The conditions with the wet season showers in central Brazil have caused more concerns recently. Typically, El Nino leads to lower rainfall amounts in central and northern Brazil during the summer. Often, that is not much of an issue when these areas average 150-250 mm (6 to 10 inches) of rainfall each month during the heart of the wet season.
This year, wet season rains got an early boost in late August and early September when scattered areas of 25-50 mm (1 to 2 inches) of rain fell, a full month ahead of the typical start to the wet season. However, rainfall since then has been hard to come by. Many areas in the state of Mato Grosso, the largest production state for both corn and soybeans in Brazil, have seen less than 25 mm (around 1 inch) during the last 30 days.
Though wet season rains are only starting up, the state averages around 100 mm (about 4 inches) during that time.
Without much cloud cover or rainfall, temperatures have soared well-above normal, with many days near and above 40 degrees C (above 100 degrees F), which have put a harsh demand on early developing soybeans and will cause some areas to replant. Other areas of central Brazil have been luckier, with only slightly below-normal rainfall amounts during the last 60 days.
The forecast going forward varies in this area depending on the model. Most have below-normal precipitation, but still good amounts. Even the driest model, the American GFS, has rainfall amounts exceeding 100 mm for the month of November in Mato Grosso. However, this state averages closer to 200 mm or more, which may cause issues with heat stress when the rains are less frequent, even if the rainfall amounts would still be favorable for development.
Other than Mato Grosso, both the GFS and ECMWF favor near-normal rainfall, so any ill effects from recent dryness may be localized and short-lived for soybeans.

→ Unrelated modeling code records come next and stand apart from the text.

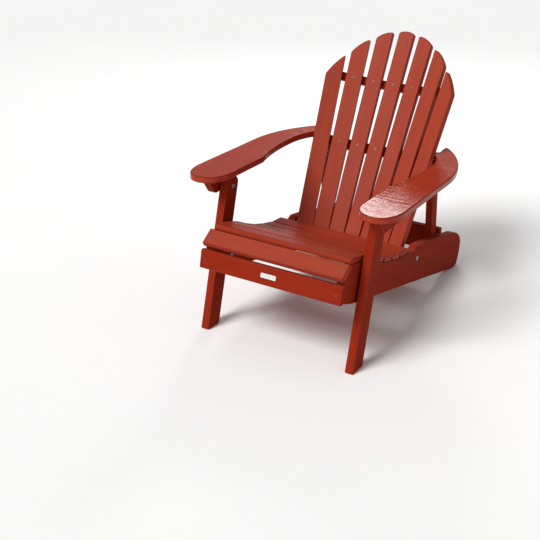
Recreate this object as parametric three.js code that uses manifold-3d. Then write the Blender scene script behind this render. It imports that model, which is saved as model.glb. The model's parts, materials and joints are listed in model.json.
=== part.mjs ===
// Folding, reclining adirondack chair. Millimetres, +Z up, the sitter faces -Y, +X is to the
// right in the view from the front. The chair is written with Y = 0 at the apron's top edge
// and Z = 0 on the ground, and is moved at the end so that its box is centred on X = Y = 0.
import * as THREE from 'three';
import { mergeVertices } from 'three/addons/utils/BufferGeometryUtils.js';
import Module from 'manifold-3d';

const wasm = await Module();
wasm.setup();

// ---- driving dimensions ------------------------------------------------------------------
const GAP = 0.4;                       // between pieces that touch
const FIT = 0.5;                       // play of a bolt in its hole, on the radius

// pivots, as [y, z] in the side view
const LEG_PIVOT = [128, 256];          // front leg on the side rail
const ARM_PIVOT = [190, 468];          // arm bracket on the front leg
const BACK_PIVOT = [557, 183];         // back's bottom bar on the side rail
const PROP_PIVOT = [746, 462];         // rear prop and rear end of the arm on the middle bar

// side rails
const RAIL_OUT = 254;
const RAIL_IN = 227;

// seat: one chain of slats, each with its own slope
const SEAT_HALF = 252;
const SEAT_SLAT = { width: 58, thick: 19.5, pitch: 63.5 };
const SEAT_START = [67, 382];          // top front edge of the first slat
const SEAT_SLOPES = [-14, -19, -27, -24, -18, -14.5, -5];
const NOSE = { half: 257.3, width: 60, thick: 19, bottom: [0, 338.4], slope: 33.2 };
const APRON = { half: 260.2, height: 63.4, thick: 19.5, bottom: [-15.4, 255.4], lean: 13.1 };
const PLATE = { width: 56, height: 15.5, thick: 1.2 };

// front legs
const LEG = { inner: 260.7, thick: 30, width: 65, lean: 15.55, above: 34, corner: 26 };

// arms: a flat board that falls a little towards the rear
const ARM = { thick: 22, topZ: 537.5, slope: -2.05 };
const BRACKET = { inner: 294, thick: 30, bottom: 453 };
const REAR_BRACKET = { inner: 229, thick: 26, play: 6.5 };

// back: seven slats on a hollow curve, spread like a fan
const BACK_LEAN = 30.28;               // from the vertical
const BACK_FACE = 15.4;                // centre slat's front face, ahead of the pivot
const BACK_RADIUS = 575;               // of the curve across the slats' front faces
const BACK_SLAT = { width: 58.6, thick: 19, bottom: -28, crown: 770.5, drop: 0.00297, corner: 6 };
const CROWN_BULGE = 5;                 // how much rounder each slat's own top is than the whole arch
const FAN = { pitch: 60, growth: 0.0252 };    // pitch at the pivot, and its gain per mm of height
const MIDDLE = 342;                    // height of the middle bar up the back
const MIDDLE_REACH = 11;               // middle bar's end, past the outer slat's middle line
const BAR_REAR = -31;                  // straight rear face of the lower two bars
const BAR_PLAY = 1.2;                  // the fan makes each slat cross a bar slightly askew
const TOP_BAR = { at: 577.5, height: 30, thick: 25 };
const MIDDLE_BAR = { at: MIDDLE - 1, height: 36 };
const BOTTOM_BAR = { at: -4, height: 44 };

// rear prop
const POST = { inner: 200, thick: 26.5, width: 43, swing: 9, foot: [767.7, 112] };
const CROSS = { half: 240.5, between: 224, height: 96, thick: 18 };

// fasteners
const BOLT = { shank: 4, head: 8.5, dome: 3.2 };
const SKIN = 7;                        // left outside the blind hole for a bolt's tip
const WASHER = 10;
const SIDES = [['left', -1], ['right', 1]];

// ---- finishes ----------------------------------------------------------------------------
const LUMBER = { color: 0x96351f, roughness: 0.5, metalness: 0 };
const STEEL = { color: 0x8f979a, roughness: 0.35, metalness: 0.9 };
const SILVER = { color: 0xd9d9d6, roughness: 0.3, metalness: 0.8 };

// ---- small helpers -----------------------------------------------------------------------
const rad = THREE.MathUtils.degToRad;
const chair = new THREE.Group();

function add(name, geometry, finish, parent = chair) {
  const mesh = new THREE.Mesh(geometry, new THREE.MeshStandardMaterial(finish));
  mesh.name = name;
  parent.add(mesh);
  return mesh;
}

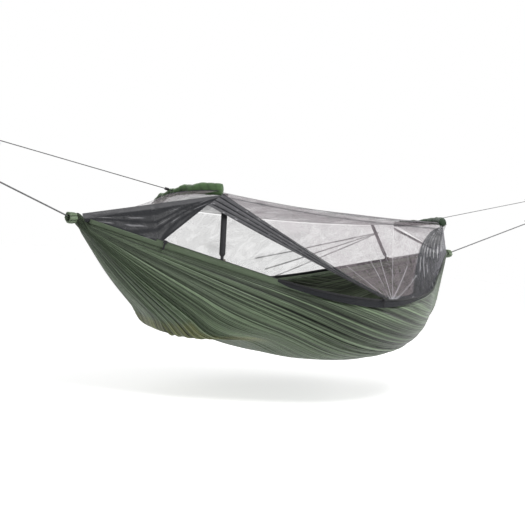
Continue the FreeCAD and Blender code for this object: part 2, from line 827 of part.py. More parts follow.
def make_near_ends():
    """The bunched panel beside the head, up to the open door, and the panel past the foot pole."""
    count = 8
    slider_end = -(size("near_head_slider_place") + 14)
    lower = [net_foot(x, NEAR) for x in spaced(-(belly_reach - 40), slider_end, count)]
    top = pole_point(HEAD, NEAR, -6) - Z_AXIS * (sleeve_radius + skin_gap + 5) - X_AXIS * 14
    upper = straight_line(side_start(HEAD, NEAR), top, 2 * count)
    low_panel = ruled_grid(upper[:count + 1], lower, 6)
    feature("net_near_head", sheet_solid(low_panel, size("net_cloth")))
    gap = X_AXIS * 0.8
    under_roof = (upper[count] + gap, upper[-1] + gap)
    feature("net_near_gusset", plate_between(under_roof, (lower[-1] + gap, door_peak), size("net_cloth")))
    edge = end_side_edge(FOOT, NEAR, count)
    foot = [net_foot(x, NEAR) for x in spaced(belly_reach - 8, 810, count)]
    feature("net_near_foot", sheet_solid(ruled_grid(edge, foot, 5), size("net_cloth")))


# ---------------------------------------------------------------- side straps

STRAPS = {
    "near": (NEAR, roof_point(-0.9, 0.03), -667.0),
    "far": (FAR, roof_point(0.86, 0.86) - Z_AXIS * 1.4, 862.0),
}


def strap_frame(name):
    """Local Z up the strap from its toggle, local X across it, with the toggle at zero."""
    side, top, x = STRAPS[name]
    top = top - Z_AXIS * (size("net_cloth") / 2 + seat + 0.6)
    toggle = rim_offset(x, side, net_inward - size("toggle_thick") - 14, 2)
    up = (top - toggle).normalize()
    across = up.cross(Z_AXIS).normalize()
    if across.dot(rim_direction(x, side)) < 0:
        across = -across
    return FreeCAD.Placement(toggle, FreeCAD.Rotation(across, up.cross(across), up, "ZXY")), (top - toggle).Length


def make_strap(name):
    """A webbing strap, with a rivet at its foot that carries a turning toggle."""
    frame, length = strap_frame(name)
    label = name + "_side_strap"
    half, thick = size("strap_width") / 2, size("strap_thick")
    tongue = size("rivet_diameter") / 2 + 3
    body = doc.addObject("PartDesign::Body", label)
    outline = [V(-tongue, -tongue, 0), V(tongue, -tongue, 0), V(tongue, 16, 0), V(half, 26, 0),
               V(half, length, 0), V(-half, length, 0), V(-half, 26, 0), V(-tongue, 16, 0)]
    web = closed_sketch(body, label + "_outline", "XZ_Plane", [outline])
    pad(body, label + "_web", web, "Sizes.strap_thick")
    rivet = closed_sketch(body, label + "_rivet_outline", "XZ_Plane",
                          [("circle", V(0, 0, 0), size("rivet_diameter") / 2)])
    rivet.AttachmentOffset = FreeCAD.Placement(
        V(0, 0, -(size("toggle_thick") + seat + 1.0) / 2), FreeCAD.Rotation())
    pad(body, label + "_rivet", rivet, "Sizes.toggle_thick + Sizes.seat + 1 + Sizes.strap_thick")
    place(body, label, frame)
    toggle_label = name + "_strap_toggle"
    toggle = doc.addObject("PartDesign::Body", toggle_label)
    long_half, short_half = size("toggle_length") / 2, size("toggle_width") / 2
    corner = short_half * 0.45
    bar = [V(-long_half, -short_half + corner, 0), V(-long_half + corner, -short_half, 0),
           V(long_half - corner, -short_half, 0), V(long_half, -short_half + corner, 0),
           V(long_half, short_half - corner, 0), V(long_half - corner, short_half, 0),
           V(-long_half + corner, short_half, 0), V(-long_half, short_half - corner, 0)]
    bore = ("circle", V(0, 0, 0), size("rivet_diameter") / 2 + size("pin_play"))
    sketch = closed_sketch(toggle, toggle_label + "_outline", "XZ_Plane", [bar, bore])
    pad(toggle, toggle_label + "_bar", sketch, "Sizes.toggle_thick")
    forward = FreeCAD.Placement(V(0, thick / 2 + seat + size("toggle_thick") / 2, 0), FreeCAD.Rotation())
    place(toggle, toggle_label, frame.multiply(forward))


# ---------------------------------------------------------------- ropes and eyes


def make_rope(name):
    """A taut rope: one straight run from the hammock to just short of its knot."""
    kind, end, run, slope = ROPES[name]
    skip = tab_end(end) + size("line_lock_length") + 2 * seat
    if kind == "rope":
        angle = math.radians(size(slope))
        skip = (size("frill_length") + seat + size("rope_diameter") / 2 * math.sin(angle)) / math.cos(angle)
    tube = primitive("Cylinder", name, Radius=f"Sizes.{kind}_diameter / 2")
    tube.setExpression("Height", f"Sizes.{run} - {skip}")
    direction = along(slope, end)
    turned = FreeCAD.Rotation(Z_AXIS, direction)
    place(tube, name, FreeCAD.Placement(rope_root(name) + direction * skip, turned))


def make_eye(name):
    """A rope's end: a knot and the loop that goes over a hook."""
    kind = ROPES[name][0]
    label = name + "_eye"
    loop = primitive("Torus", label + "_loop", Radius1=f"Sizes.{kind}_eye_radius", Radius2=f"Sizes.{kind}_diameter / 2")
    loop.Placement = FreeCAD.Placement(eye_centre(name), FreeCAD.Rotation(X_AXIS, 90))
    knot = primitive("Sphere", label + "_knot", Radius=f"Sizes.{kind}_knot_radius")
    knot.Placement = FreeCAD.Placement(knot_centre(name), FreeCAD.Rotation())
    place(boolean("Fuse", label, loop, knot), label)


# ---------------------------------------------------------------- build

make_layers()
for hammock_end in (HEAD, FOOT):
    make_gather(hammock_end)
    make_lashing(hammock_end)
    make_pole(hammock_end)
    make_sleeve(hammock_end)
    make_line_tab(hammock_end)
    make_end_roof(hammock_end)
for rim_side in (NEAR, FAR):
    make_rim(rim_side)
make_sliders()
make_roof()
make_far_net()
make_door()
make_near_ends()
for strap_name in STRAPS:
    make_strap(strap_name)
for rope_name in ROPES:
    make_rope(rope_name)
    make_eye(rope_name)

doc.recompute()

for obj in doc.Objects:
    if "Invalid" in obj.State or "Error" in obj.State:
        raise RuntimeError(f"{obj.Label} failed: {obj.State}")
for obj in SUB_PARTS:
    if obj.Shape.isNull() or not obj.Shape.isValid() or not obj.Shape.Solids:
        raise RuntimeError(f"{obj.Label} has no valid solid")

for obj in SUB_PARTS:
    obj.Shape.exportStep(f"parts/{obj.Label}.step")

print(len(SUB_PARTS), "sub-parts")
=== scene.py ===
import json
import math

import bpy
import numpy as np
from bpy.props import FloatProperty, FloatVectorProperty, IntProperty, PointerProperty
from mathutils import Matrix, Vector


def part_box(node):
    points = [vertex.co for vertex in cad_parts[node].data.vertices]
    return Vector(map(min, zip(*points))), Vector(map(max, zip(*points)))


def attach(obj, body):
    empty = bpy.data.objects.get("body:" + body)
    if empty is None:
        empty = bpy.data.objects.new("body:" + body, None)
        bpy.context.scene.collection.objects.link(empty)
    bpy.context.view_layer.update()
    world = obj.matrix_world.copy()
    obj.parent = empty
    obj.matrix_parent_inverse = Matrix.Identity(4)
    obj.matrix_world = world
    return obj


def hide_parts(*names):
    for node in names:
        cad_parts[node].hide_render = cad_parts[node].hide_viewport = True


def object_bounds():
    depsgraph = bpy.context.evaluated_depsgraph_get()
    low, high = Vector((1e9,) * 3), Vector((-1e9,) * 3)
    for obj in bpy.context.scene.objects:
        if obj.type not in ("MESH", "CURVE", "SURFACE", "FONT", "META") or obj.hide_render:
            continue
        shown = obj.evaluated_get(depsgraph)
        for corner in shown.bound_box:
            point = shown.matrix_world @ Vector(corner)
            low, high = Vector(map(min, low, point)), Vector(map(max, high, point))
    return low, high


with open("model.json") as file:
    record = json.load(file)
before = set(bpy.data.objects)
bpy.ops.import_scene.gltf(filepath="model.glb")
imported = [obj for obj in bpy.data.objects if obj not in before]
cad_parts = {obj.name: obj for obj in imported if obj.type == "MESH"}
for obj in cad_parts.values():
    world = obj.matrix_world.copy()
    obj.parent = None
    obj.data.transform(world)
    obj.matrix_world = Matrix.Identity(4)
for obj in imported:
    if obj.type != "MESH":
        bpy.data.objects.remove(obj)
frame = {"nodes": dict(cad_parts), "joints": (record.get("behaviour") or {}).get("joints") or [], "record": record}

CAD_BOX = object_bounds()

bl_info = {
    "name": "Camping Hammock",
    "version": (1, 0, 0),
    "blender": (4, 5, 0),
    "location": "View3D > Sidebar > Hammock",
    "description": "Builds a gathered-end camping hammock with its insect net, poles, zips and ropes",
    "category": "Object",
}

NEAR, FAR = -1, 1
HEAD, FOOT = -1, 1
SIDES = {"near": NEAR, "far": FAR}
ENDS = {"head": HEAD, "foot": FOOT}
X, Y, Z = np.eye(3)

# Places along the rims, in metres from the middle towards the foot.
FLAP_START = -0.48       # the zip flap's first point; the head slider stops short of it
SIDE_PANEL_HEAD = -0.64  # where the far side panel meets the far head panel
SIDE_PANEL_FOOT = 0.89   # where it meets the far foot panel
NEAR_PANEL_FOOT = 0.80   # where the near side panel meets the near foot panel
LATCH = 0.016            # where the bunched door comes down to the zip
GUSSET_START = -0.866    # where the near head panel meets its gusset, 14 mm past the head slider
BED_HEAD = -0.66         # the bed's corner at the head, where the ramp meets the flat part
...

However, these effects may make a bigger impact to safrinha (second-season) corn, which is immediately planted following the soybean harvest in late January and February. The safrinha corn relies on steady rains in the wet season to build soil moisture prior to the shut down of rain in early May. Should rains disappoint, there may be limited moisture for corn to draw upon when rains end, stunting yields. We still have a long way to go on that, but El Nino will be playing a large role in South America for another several months.